I cannot remember how I spent the next two hours until the next watch but I suspect most if not all of the time was spent in my cabin flattening the cushions on my day bed. Knowing the way that Thos and Jno Brocklebank looked after their crews, I suspect there was food available later in the day for those with an appetite and room in their stomachs to spare. As for me, I do not believe that I ate again until breakfast the following day. Twelve months later for my second and last Christmas at sea both the ship and the experience were completely different.
The SS Magdapur only carried one radio officer so all the watch keeping duties fell to me. Where meal times coincided with radio watches it was normal practice to eat in the radio room at the operating desk with all the food plated and minus the normal silver service.

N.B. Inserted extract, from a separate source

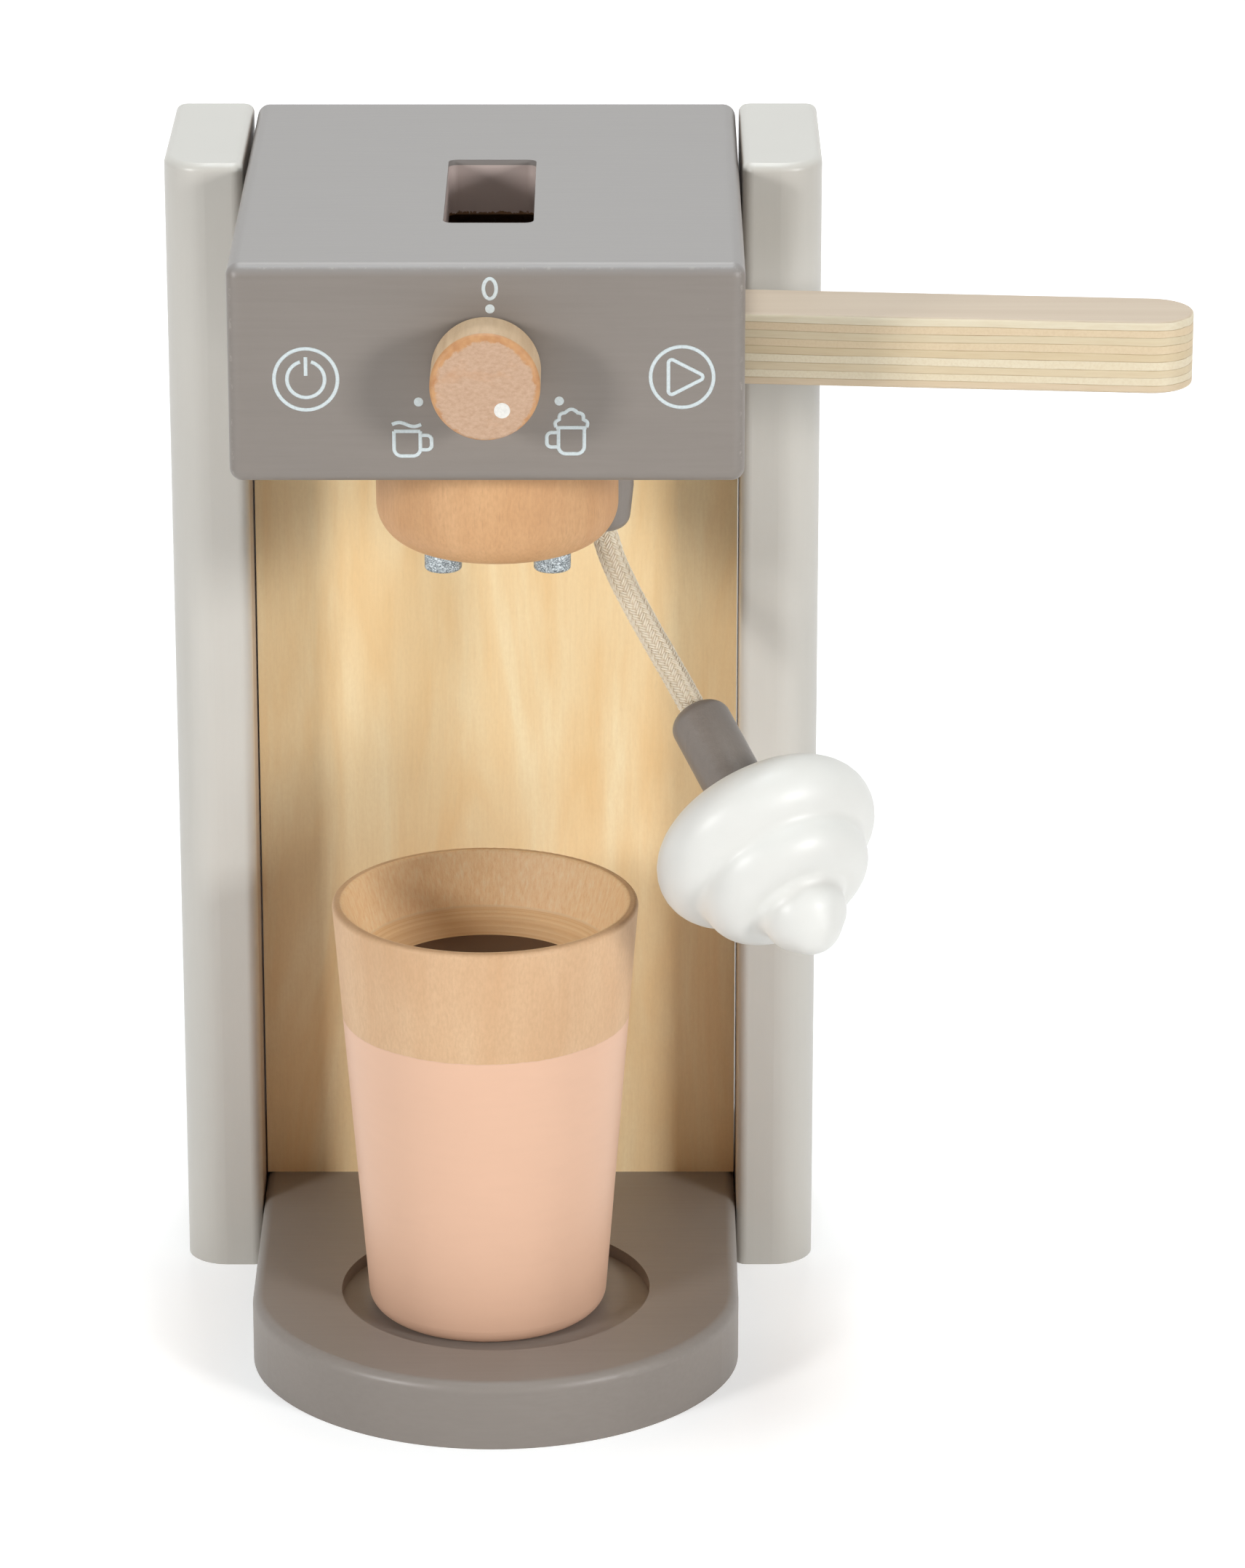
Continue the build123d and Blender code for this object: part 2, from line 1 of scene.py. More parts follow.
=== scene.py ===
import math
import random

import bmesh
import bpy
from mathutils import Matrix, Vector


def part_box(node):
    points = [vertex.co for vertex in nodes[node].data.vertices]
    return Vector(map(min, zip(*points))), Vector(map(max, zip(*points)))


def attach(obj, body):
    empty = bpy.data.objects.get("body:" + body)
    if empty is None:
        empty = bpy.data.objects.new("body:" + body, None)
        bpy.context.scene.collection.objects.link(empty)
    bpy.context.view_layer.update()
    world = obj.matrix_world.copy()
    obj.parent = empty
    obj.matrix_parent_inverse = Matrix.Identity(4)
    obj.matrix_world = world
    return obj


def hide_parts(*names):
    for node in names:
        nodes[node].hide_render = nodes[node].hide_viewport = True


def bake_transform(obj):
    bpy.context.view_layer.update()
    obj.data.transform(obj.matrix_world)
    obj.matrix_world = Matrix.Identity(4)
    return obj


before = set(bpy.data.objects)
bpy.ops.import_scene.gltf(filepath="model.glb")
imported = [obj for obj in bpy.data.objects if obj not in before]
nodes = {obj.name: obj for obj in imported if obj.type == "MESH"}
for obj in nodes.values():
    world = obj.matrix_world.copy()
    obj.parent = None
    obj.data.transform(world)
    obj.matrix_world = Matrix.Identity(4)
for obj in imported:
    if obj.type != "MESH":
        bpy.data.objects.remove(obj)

# %% [markdown]
# # A wooden play coffee machine
# The construction is already here: boards, knob, lever, brew head, cup and frother, each at its real
# size and place. These cells dress it. First come the camera, the light and the floor, then one
# finish after another, and last the pieces that the construction leaves plain: the turned foam, the
# braided rope and the figures that are printed on the front.

MM = 0.001
scene = bpy.context.scene
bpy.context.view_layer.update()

# %% [markdown]
# ## Camera
# The camera stands a metre and a half away and looks down on the toy a little, so that the top of
# the head and the inside of the cup show. From there a long lens fills the picture with the toy, and
# its upright boards stay nearly parallel.

# %% Camera
CAMERA_PLACE = Vector((28.2, -1454.1, 646.2)) * MM
CAMERA_AIM = Vector((29.0, 0.0, 120.7)) * MM
LENS_MM = 154.2

camera = bpy.data.objects.new("camera", bpy.data.cameras.new("camera"))
camera.location = CAMERA_PLACE
camera.rotation_euler = (CAMERA_AIM - CAMERA_PLACE).to_track_quat("-Z", "Y").to_euler()
camera.data.lens = LENS_MM
scene.collection.objects.link(camera)
scene.camera = camera
print("camera:", round((CAMERA_AIM - CAMERA_PLACE).length, 3), "m away, lens", LENS_MM, "mm")

# %% [markdown]
# ## Light
# Painted wood shows its form through soft light. Two square lamps stand low in front, one on each
# side, so that the light reaches in under the head and the side boards shade the back board from both
# sides. A third hangs above for the top of the head, and it is a little cooler, as daylight is. A
# fourth hangs behind, so that the back isn't dark. Each is wider than the toy, which gives shadows
# soft edges. The world adds an even white from all round, and the camera sees it as plain white.

# %% Lamps and world
scene.view_settings.view_transform = "Standard"
TOY_MIDDLE = Vector((0.02, -0.02, 0.13))
WORLD_LIGHT = 0.13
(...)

You could still choose what you wanted from the menu but it all got delivered at the same time.
That Christmas Magdapur was in the very early stages of her outward passage to Calcutta having departed The Royal docks just a few days earlier. On Christmas day I think she was in the Atlantic heading for Gibraltar. At midday, the free bar was available once again but I could not attend because I had just commenced the Twelve to Two watch. I was greatly saddened by missing out on the celebration in the Bar as unusually on that voyage we carried two passengers, a mother and her young teenage daughter who were returning to their home in India. I learnt later that an extremely jolly time was had by all (except me).
Although I missed the free bar, the Chief Steward kindly provided me with a couple of beers to accompany my meal. The menu was similar to that offered on Mahseer a year earlier and was of equal quality.
From memory I believe that I ate less than the previous Christmas and that the meal took longer to eat particularly because normal watching keeping duties such as taking traffic lists, weather forecasts and observing silence periods had to take priority. Also because all courses were delivered to the Radio Room at the same time the Christmas pudding and custard were stone cold by the time I got round to eating them.
One thing that I still remember that I had not experienced the previous year on Mahseer was the bonhomie on the International Distress Frequency with ships calling CQ (all stations call) merry Christmas to one another. However for reasons best known to the ship’s R/O’s, none of those calls were accompanied by the ship’s call sign. This calling was present through all four watches of the day although the number of ships calling at any one time diminished to an almost non existent level during the fourth and final watch of the day.
On both the Mahseer and Magdapur the free time in the evening of Christmas day was spent socialising and listening to the BBC World service.
To the best of my knowledge no one amongst the officers of either ship exchanged Christmas cards or presents but an attempt had been made by the Chief Stewards on both ships to decorate the dining saloon and bars. I remember that prior to departure on both trips my family had given me a small present to open on Christmas Day as a link to and a reminder of home.
Christmas is a special time and I believe that most people if given the chance would choose to celebrate it with their families. That is not always possible for key workers and is particularly true for seafarers. I believe that Thos & Jno Brocklebank did everything possible to give their seagoing staff the very best Christmas possible and it is one of the reasons why the company, so many years after its demise, is still held in such high regard by those such as me, who had the privilege of working for it.
Of the two, I preferred my Christmas on Mahseer but that might have been due to having fewer responsibilities and being on a ship with two R/Os. My two Christmases at sea also proved to me beyond any doubt, that food always tastes better and is more enjoyable when eaten in the company of others, whether colleagues, family or friends.